| YOUR TASK |
Wherever a line below holds the word "names", copy that line.

** start **

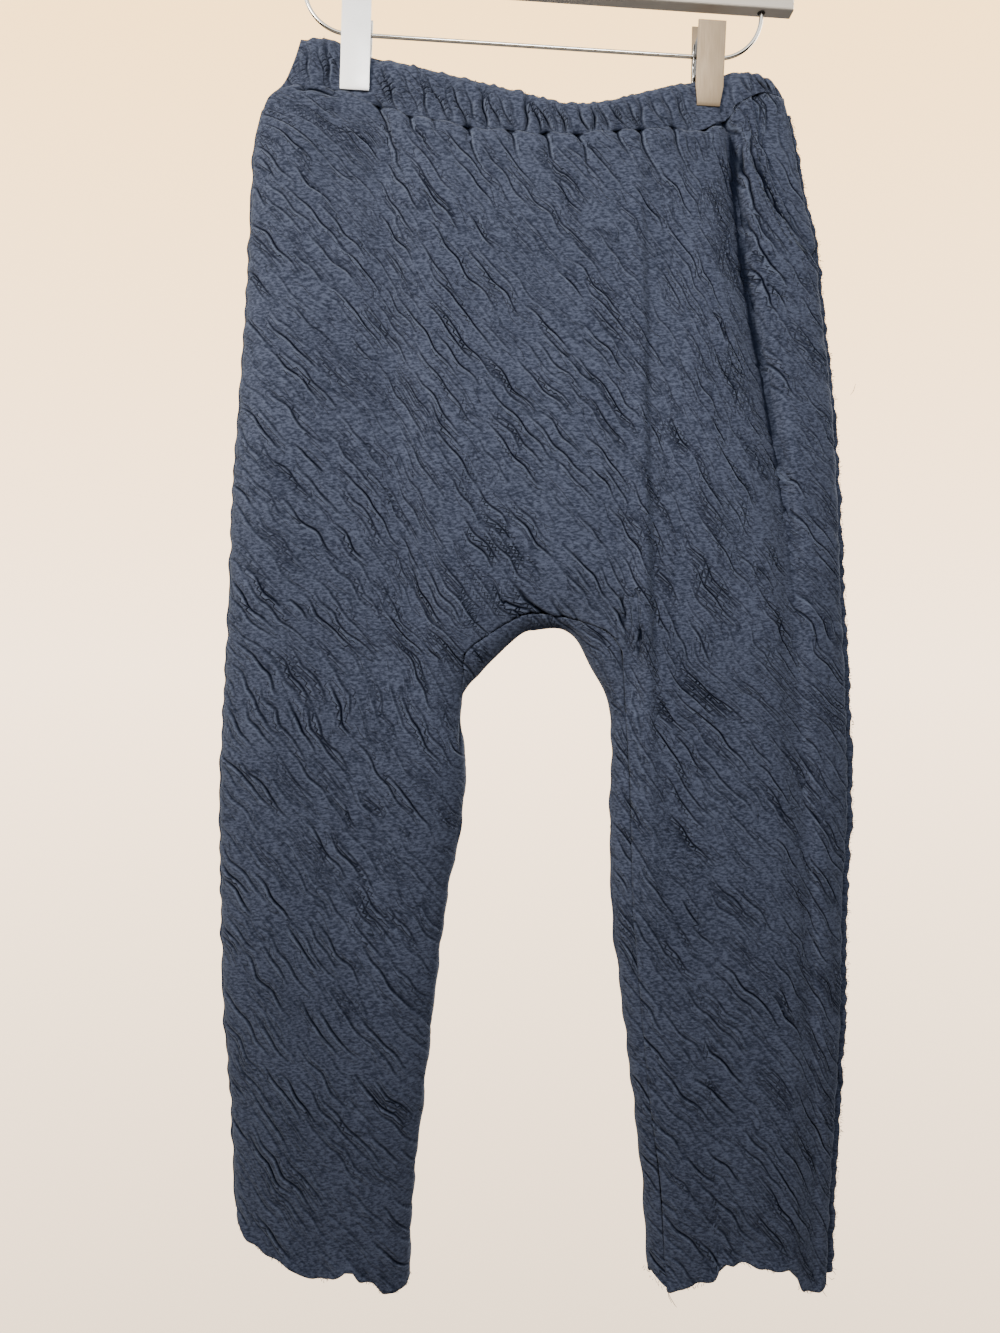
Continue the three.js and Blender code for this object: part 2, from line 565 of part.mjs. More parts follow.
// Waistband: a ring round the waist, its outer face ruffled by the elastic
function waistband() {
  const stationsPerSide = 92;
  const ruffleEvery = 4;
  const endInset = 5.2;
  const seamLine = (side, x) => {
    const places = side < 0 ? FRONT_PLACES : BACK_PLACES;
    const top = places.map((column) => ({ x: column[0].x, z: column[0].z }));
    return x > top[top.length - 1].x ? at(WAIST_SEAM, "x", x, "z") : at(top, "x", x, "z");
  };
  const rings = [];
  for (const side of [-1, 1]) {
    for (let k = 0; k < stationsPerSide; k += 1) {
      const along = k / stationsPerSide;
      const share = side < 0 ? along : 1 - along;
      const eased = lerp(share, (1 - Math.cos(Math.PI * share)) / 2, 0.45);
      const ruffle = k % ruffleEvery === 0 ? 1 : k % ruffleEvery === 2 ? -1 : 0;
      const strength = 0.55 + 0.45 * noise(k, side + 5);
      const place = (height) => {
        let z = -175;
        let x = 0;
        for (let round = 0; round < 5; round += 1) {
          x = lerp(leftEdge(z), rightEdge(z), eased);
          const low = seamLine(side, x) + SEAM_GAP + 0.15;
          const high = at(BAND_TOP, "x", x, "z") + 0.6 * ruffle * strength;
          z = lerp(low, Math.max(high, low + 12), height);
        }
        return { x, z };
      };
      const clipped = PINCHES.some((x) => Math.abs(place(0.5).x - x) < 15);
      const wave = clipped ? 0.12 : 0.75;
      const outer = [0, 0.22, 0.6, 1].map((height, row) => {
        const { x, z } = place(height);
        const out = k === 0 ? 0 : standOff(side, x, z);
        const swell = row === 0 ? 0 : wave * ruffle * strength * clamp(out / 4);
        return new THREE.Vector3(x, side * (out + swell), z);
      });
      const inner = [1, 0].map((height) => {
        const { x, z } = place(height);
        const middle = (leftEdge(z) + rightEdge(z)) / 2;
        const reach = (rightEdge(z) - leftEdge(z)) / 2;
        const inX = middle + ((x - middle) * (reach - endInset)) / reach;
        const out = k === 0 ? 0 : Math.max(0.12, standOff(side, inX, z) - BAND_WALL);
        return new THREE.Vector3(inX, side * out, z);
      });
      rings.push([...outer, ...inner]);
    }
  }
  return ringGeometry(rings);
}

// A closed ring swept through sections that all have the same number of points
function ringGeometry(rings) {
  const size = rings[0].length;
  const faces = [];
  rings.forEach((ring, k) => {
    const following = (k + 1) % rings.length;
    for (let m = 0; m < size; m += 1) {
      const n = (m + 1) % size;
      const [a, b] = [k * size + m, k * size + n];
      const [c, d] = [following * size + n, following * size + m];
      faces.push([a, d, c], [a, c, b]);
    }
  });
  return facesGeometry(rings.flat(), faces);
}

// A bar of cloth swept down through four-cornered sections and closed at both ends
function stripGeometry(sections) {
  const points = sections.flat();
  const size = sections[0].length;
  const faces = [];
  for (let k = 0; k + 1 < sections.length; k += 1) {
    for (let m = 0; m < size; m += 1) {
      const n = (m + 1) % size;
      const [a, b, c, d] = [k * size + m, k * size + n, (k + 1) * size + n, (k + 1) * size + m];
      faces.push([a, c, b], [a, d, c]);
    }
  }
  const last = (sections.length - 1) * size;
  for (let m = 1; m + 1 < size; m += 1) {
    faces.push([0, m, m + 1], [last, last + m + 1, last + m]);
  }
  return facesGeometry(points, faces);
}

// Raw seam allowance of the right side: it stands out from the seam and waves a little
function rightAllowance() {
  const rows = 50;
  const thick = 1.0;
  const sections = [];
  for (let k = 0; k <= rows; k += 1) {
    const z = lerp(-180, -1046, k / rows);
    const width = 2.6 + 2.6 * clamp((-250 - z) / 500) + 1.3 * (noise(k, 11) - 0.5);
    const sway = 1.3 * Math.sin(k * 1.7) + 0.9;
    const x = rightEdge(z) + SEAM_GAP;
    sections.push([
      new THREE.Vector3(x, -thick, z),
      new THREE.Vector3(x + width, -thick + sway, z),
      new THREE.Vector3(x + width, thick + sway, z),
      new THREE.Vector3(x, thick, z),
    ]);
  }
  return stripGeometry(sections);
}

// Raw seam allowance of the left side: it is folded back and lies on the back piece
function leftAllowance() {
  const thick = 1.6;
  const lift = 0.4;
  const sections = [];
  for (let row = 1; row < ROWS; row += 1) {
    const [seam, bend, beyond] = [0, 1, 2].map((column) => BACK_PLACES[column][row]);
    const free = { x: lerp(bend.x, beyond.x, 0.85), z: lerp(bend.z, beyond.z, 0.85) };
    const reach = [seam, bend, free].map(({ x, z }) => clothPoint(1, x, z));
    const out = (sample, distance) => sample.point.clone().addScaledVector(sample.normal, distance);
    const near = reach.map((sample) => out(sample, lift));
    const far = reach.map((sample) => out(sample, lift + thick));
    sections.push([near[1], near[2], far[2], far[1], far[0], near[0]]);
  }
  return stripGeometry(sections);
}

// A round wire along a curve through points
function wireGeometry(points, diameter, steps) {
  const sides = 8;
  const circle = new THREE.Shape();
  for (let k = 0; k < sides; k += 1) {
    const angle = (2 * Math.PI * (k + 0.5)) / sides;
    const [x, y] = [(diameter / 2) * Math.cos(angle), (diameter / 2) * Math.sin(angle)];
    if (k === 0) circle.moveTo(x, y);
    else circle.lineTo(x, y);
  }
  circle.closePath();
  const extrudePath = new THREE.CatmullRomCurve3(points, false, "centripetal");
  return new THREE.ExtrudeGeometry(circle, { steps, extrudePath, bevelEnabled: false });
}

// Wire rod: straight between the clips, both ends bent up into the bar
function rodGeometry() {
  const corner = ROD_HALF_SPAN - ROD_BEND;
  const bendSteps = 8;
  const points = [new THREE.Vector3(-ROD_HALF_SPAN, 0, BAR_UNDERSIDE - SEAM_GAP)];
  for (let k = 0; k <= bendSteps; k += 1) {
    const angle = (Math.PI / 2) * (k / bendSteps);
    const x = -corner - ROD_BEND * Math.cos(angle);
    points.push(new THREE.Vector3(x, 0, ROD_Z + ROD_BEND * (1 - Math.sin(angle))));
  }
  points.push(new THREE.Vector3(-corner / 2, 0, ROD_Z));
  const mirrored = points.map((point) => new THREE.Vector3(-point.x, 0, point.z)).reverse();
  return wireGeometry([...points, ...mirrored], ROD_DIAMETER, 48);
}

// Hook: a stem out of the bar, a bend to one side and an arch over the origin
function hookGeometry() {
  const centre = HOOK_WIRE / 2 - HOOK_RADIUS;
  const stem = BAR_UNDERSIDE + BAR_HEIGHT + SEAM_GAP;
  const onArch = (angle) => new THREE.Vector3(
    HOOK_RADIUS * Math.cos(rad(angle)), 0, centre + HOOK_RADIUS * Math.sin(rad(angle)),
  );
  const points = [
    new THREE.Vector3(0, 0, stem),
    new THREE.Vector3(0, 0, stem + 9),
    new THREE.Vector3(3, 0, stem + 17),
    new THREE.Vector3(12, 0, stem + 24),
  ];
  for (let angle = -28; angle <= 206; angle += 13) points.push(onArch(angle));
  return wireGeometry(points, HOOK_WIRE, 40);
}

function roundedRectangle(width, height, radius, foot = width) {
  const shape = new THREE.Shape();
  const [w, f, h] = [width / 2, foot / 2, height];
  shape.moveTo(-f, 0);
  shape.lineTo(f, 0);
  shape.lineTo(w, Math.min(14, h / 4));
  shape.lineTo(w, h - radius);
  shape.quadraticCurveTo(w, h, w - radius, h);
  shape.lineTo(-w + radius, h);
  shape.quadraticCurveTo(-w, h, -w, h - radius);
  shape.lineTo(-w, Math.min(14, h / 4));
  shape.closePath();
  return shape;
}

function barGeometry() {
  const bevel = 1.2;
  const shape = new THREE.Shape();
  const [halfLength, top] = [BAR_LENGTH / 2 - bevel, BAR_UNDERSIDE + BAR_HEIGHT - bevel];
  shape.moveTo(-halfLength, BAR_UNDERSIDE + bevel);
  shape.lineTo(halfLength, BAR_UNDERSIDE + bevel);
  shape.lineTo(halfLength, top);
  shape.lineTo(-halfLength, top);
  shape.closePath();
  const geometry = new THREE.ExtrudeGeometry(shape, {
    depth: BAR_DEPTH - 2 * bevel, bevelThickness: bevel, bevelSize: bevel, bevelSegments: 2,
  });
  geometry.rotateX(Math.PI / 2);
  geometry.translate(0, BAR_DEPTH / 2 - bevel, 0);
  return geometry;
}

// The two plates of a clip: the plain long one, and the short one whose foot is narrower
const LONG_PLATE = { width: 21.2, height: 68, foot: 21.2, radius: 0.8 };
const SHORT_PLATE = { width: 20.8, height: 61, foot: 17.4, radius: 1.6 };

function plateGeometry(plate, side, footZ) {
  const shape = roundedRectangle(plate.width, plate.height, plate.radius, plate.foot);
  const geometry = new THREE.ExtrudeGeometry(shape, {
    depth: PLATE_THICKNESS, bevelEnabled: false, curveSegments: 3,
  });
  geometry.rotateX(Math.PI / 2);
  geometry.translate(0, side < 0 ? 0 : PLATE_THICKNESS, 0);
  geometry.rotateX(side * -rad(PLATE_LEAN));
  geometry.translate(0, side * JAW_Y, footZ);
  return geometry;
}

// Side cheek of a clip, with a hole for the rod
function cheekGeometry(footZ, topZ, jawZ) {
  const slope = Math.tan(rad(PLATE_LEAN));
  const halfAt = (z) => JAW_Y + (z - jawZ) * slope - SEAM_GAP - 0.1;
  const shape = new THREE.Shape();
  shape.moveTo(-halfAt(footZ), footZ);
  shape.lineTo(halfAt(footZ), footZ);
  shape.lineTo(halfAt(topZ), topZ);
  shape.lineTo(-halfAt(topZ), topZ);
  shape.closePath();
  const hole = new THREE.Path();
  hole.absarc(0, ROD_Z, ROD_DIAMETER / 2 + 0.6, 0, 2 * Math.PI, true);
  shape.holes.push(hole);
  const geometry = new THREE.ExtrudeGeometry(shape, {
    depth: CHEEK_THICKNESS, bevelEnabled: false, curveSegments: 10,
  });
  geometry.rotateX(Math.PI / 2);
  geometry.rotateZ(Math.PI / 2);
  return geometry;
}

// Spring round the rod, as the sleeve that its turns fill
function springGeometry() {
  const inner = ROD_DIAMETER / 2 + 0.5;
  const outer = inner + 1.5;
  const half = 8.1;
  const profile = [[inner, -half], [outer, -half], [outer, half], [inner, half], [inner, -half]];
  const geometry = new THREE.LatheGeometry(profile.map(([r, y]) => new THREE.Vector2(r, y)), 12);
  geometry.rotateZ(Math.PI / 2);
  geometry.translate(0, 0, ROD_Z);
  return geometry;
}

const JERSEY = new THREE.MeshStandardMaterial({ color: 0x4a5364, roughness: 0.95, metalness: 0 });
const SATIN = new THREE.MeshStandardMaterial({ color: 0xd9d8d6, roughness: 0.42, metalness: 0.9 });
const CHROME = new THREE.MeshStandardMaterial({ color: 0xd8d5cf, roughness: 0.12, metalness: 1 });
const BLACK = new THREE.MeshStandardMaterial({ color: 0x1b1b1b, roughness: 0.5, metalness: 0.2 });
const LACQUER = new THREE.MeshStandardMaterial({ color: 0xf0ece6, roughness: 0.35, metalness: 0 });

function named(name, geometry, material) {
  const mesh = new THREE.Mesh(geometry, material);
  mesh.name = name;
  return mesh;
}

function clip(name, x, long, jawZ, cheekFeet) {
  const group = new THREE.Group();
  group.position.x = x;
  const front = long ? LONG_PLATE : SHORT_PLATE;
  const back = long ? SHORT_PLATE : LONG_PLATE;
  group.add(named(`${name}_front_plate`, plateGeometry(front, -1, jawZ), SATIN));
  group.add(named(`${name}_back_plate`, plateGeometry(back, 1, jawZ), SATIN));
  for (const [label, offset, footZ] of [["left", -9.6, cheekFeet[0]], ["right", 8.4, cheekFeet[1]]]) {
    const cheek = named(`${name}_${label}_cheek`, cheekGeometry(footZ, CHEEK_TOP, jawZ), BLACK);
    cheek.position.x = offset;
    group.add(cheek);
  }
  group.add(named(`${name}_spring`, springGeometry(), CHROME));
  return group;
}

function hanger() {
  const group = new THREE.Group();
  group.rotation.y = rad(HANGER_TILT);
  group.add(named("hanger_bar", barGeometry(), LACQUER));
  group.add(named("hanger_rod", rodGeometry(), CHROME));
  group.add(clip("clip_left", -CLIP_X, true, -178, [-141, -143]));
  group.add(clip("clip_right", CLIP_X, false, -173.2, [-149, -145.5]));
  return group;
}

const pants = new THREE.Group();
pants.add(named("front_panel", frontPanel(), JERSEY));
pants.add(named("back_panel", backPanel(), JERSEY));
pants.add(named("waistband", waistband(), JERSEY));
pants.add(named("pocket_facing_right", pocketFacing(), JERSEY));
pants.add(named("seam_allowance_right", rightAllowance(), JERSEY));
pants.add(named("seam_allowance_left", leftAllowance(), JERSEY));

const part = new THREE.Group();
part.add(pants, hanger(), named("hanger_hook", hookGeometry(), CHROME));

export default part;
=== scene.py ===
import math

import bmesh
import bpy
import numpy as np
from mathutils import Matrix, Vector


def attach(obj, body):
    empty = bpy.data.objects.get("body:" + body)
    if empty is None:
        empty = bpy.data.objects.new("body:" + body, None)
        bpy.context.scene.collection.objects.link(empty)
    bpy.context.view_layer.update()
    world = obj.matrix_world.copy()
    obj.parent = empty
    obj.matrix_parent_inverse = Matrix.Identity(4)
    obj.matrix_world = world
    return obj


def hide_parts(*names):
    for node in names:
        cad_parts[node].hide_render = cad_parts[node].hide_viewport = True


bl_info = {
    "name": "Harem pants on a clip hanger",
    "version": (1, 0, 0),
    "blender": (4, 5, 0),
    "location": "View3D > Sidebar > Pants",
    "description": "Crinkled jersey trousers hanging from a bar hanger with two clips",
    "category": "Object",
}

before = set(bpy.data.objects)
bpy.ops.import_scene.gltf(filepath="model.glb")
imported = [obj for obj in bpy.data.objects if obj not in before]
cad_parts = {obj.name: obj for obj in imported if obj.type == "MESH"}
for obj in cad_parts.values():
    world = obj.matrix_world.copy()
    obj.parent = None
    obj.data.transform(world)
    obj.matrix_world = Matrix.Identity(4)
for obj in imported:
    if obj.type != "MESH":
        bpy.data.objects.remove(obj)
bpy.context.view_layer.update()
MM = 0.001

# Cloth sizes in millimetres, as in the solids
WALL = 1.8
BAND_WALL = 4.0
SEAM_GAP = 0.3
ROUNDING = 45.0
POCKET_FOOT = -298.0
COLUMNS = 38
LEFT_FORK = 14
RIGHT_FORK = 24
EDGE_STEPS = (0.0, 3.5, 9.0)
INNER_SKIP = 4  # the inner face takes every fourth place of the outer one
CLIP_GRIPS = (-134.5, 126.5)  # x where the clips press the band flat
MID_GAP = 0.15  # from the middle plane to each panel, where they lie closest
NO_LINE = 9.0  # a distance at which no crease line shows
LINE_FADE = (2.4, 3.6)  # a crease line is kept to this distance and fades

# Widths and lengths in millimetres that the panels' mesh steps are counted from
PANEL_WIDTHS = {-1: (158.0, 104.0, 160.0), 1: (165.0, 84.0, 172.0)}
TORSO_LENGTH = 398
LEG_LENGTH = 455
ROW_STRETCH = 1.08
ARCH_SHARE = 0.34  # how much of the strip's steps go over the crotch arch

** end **

| SOLVED EXERCISE |
def hide_parts(*names):
    for node in names:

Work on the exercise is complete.